Susarak sana itaat eden insanların sadakatinden emin olamazsın. Sadakati test etmek için sürekli olarak dozu artan sınavlara başvurmak zorunda kalırsın. Daha önce çeşitli vesilelerle ‘Fransa’nın başkenti Çemişgezek’ sınavını anlattım size. Gitgide büyüyen birtakım yalanlar söylemek ve bu yalanlara boyun eğdiklerinden emin olmak zorundasın. İşte o zaman büyük korku kalbini kaplayacaktır. Konuşmadıkları için, aslında kalplerinden ne geçtiğini bilemezsin. Yarın birdenbire “ha siktir lan, ne Çemişgezeği, ne saçmalıyorsun sen kardeş” demeleri ihtimali uykularını kaçırır. Bir noktadan sonra, “Evet sayın Reisimiz hazretleri, Ulu Başbuğumuz, Fransa’nın başkenti Çemişgezek’tir, Eti Türklerinden beri öyledir” diyen insanları, bunu derken gözünü kırptı ya da yeterince heyecanlı söylemedi ya da söylerken bir ayağını kaldırdı diye idam etmek zorunda kalırsın. Çünkü sadakat testinin alanı gitgide daralmaktadır. Günü geldiğinde ve sen iktidardan düştüğünde pekala bilirsin ki sana tapan veya tapar gözüken insanların hepsi 180 derece dönüp ilk taşı onlar atacaktır. Seni onlar asacaktır. Tüm diktatörlerin paradoksu, diktatörlerin kabusu budur. Sadakat meselesi.

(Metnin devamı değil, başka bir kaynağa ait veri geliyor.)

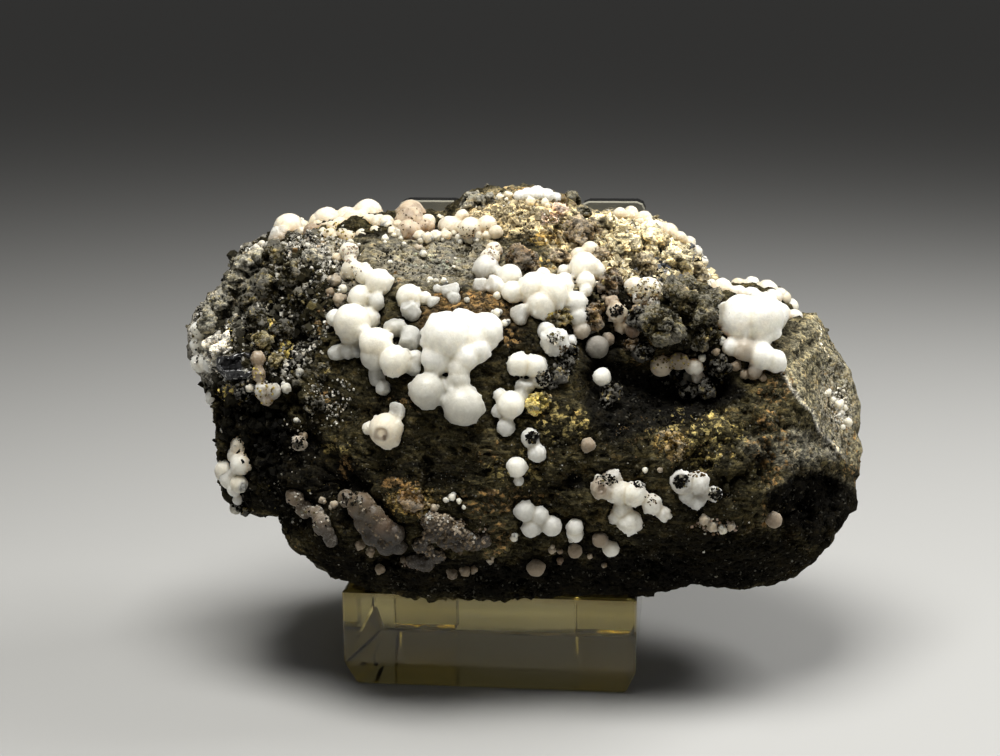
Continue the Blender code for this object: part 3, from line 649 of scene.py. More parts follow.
MIXTURES = {
    "own": [("basalt", 1.0)],
    "whites": [("white", 0.60), ("grey_white", 0.30), ("tan", 0.10)],
    "bluish": [("blue_grey", 0.70), ("black", 0.20), ("frost", 0.10)],
    "salt": [("black", 0.24), ("basalt_dark", 0.14), ("grey", 0.27), ("frost", 0.27), ("olive", 0.08)],
    "pepper": [("black", 0.50), ("basalt_dark", 0.24), ("grey", 0.14), ("olive", 0.06), ("frost", 0.06)],
    "frosted": [("frost", 0.62), ("grey", 0.26), ("black", 0.12)],
    "gold": [("yellow", 0.52), ("ochre", 0.30), ("olive", 0.18)],
    "pale": [("basalt_pale", 0.50), ("frost", 0.03), ("grey", 0.21), ("basalt_dark", 0.26)],
    "sandy": [("olive_pale", 0.48), ("sand", 0.26), ("frost", 0.12), ("ochre", 0.06), ("basalt_dark", 0.08)],
    "rusty": [("rust", 0.50), ("rust_dark", 0.22), ("ochre", 0.16), ("basalt_dark", 0.12)],
    "ochreous": [("ochre", 0.56), ("rust", 0.20), ("sand", 0.12), ("rust_dark", 0.12)],
    "frosty": [("pink_grey", 0.45), ("grey_white", 0.30), ("tan", 0.25)],
    # its dim tones are painted shade, for crumbs on the calcite under the overhang
    "crystals": [("dim_pink", 0.40), ("tan", 0.26), ("pink_grey", 0.08), ("dim", 0.26)],
    "pinkish": [("pink", 0.48), ("pink_grey", 0.22), ("frost", 0.16), ("brown", 0.14)],
    "flecks": [("grey", 0.34), ("olive", 0.32), ("frost", 0.04), ("rust", 0.30)],
    "hidden": [("grey", 0.30), ("basalt_pale", 0.25), ("frost", 0.12), ("black", 0.25), ("rust", 0.08)],
}

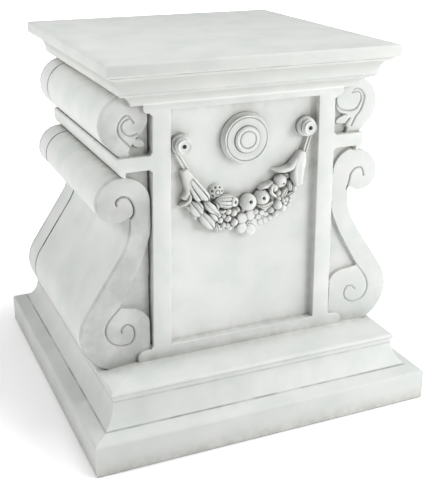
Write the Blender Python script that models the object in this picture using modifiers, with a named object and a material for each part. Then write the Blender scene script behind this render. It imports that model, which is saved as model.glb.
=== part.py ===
"""Garden statue plinth cast in one piece: square base, scroll consoles, garland panel, moulded cap.

Blender metres, +Z up, the garland side facing -Y. The origin is on the ground under the centre.
Named sizes are in millimetres. A front outline is drawn in X and Z and reaches from front to back.
"""
import math

import bmesh
import bpy
from mathutils import Matrix, Vector

MM = 0.001

# Base, tier and core: half-widths of the square plan at a height
HEIGHT = 450
BASE_HALF = 218
BASE_TOP = 38
BASE_ROUND = 4
FOOT_HALF = 202
FOOT_Z = 43.5
NECK_HALF = 185.8
NECK_Z = 72
TIER_HALF = 188
TIER_Z = 81.5
SHELF_HALF = 137
SHELF_Z = 88.5
CORE_HALF = 112

# Cap: slab, cove, lip and bed moulding
CAP_HALF = 176
CAP_UNDER = 435.4
CAP_ROUND = 3
COVE_HALF = 168
COVE_TOP = 431.3
LIP_HALF = 157.6
LIP_Z = 413.5
BED_TOP_HALF = 154.5
BED_TOP_Z = 411.2
BED_HALF = 139.2
BED_Z = 397.3

# Depths from the middle of the piece to each front plane
PLATE_DEPTH = 138.2
CONSOLE_DEPTH = 134
PANEL_DEPTH = 128
GROUND_DEPTH = 129
SLOT_DEPTH = 119
CUT_DEPTH = 150
ROOT_DEPTH = 125

# Framed plate on the front and back, with its cross arms
STRIP_TOP_HALF = 114.2
STRIP_LOW_HALF = 119.2
EAR_TOP_HALF = 124.8
EAR_TOP_Z = 388
EAR_LOW_HALF = 138.4
EAR_LOW_Z = 102.3
ARM_LOW = 324.5
ARM_TOP = 340.8
ROLL_HALF = 156.4
PANEL_TOP = 390.3
PANEL_LOW = 104
PANEL_TOP_HALF = 92.8
PANEL_LOW_HALF = 96.6
FILLET = 2.5

# Upper console: a drum that runs down into a straight tail
DRUM_X, DRUM_Z, DRUM_R = 141.7, 376, 32
TAIL_X, TAIL_Z = 152.3, 341.4

# Scroll console: upper volute, slanting body and lower belly
VOLUTE_X, VOLUTE_Z, VOLUTE_R = 151, 288, 30
CURL_X, CURL_R = 159, 22
CUSP_X, CUSP_Z = 141, 270.8
BACK_X, BACK_Z, BACK_R = 221, 265.8, 80
BELLY_X, BELLY_Z, BELLY_R = 158.2, 130, 48
INNER_X, INNER_Z, INNER_R = 151, 284, 34
SLOPE_X, SLOPE_Z, SLOPE_R = 212, 265, 95
DISC_X, DISC_Z, DISC_R = 150, 130, 30
HIDDEN_X = 104
SLOT_WIDE = 3.8
SLOT_LOW_WIDE = 2.2

# Carved lines, and the groove round both consoles near the back
LINE_R = 1.8
LINE_OUT = 0.4
EYE_X, EYE_Z, EYE_R = 151.2, 285, 10.3
SEAM_Y = 93
SEAM_R = 1.7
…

Beni bu konuda çok etkilemiş olan bir kitaptan başka zaman da söz etmiştim. “Benjamin Constant’ın” “De l’esprit de conquête et de l’usurpation” adlı broşürü yahut uzun makalesidir. Gasp Ruhuna ve Gayrimeşru Egemenliğe Dair diye çevirelim adını. 1812 yılında Napolyon’a karşı yazdığı bir polemik. Diktatörün paradokslarını, diktatörün çıkmazlarını çok güzel analiz eden bir çalışmadır.
Diktatörlüğün ruhunu anlamak için tarih kadar belki biyografi, hatta edebiyat, tiyatro, daha esaslı bakış açıları sağlar. Shakespeare okuyun, mesela Makbet, Üçüncü Richard, “Julius Caesar”. Mario Vargas’ın romanı, Katedralde Söyleşi, Peru diktatörü Odria’nın gölgesi altında Polis Müdürü Kayo Bermudez karakteriyle sanırım diktatörlük psikolojisinin gelmiş geçmiş en unutulmaz portrelerinden birini çizmiştir. Gore Vidal’in “Julian’ı” ile Robert Graves’in “I, Claudius’ı” da akıldan çıkmayacak tasvirlerdendir.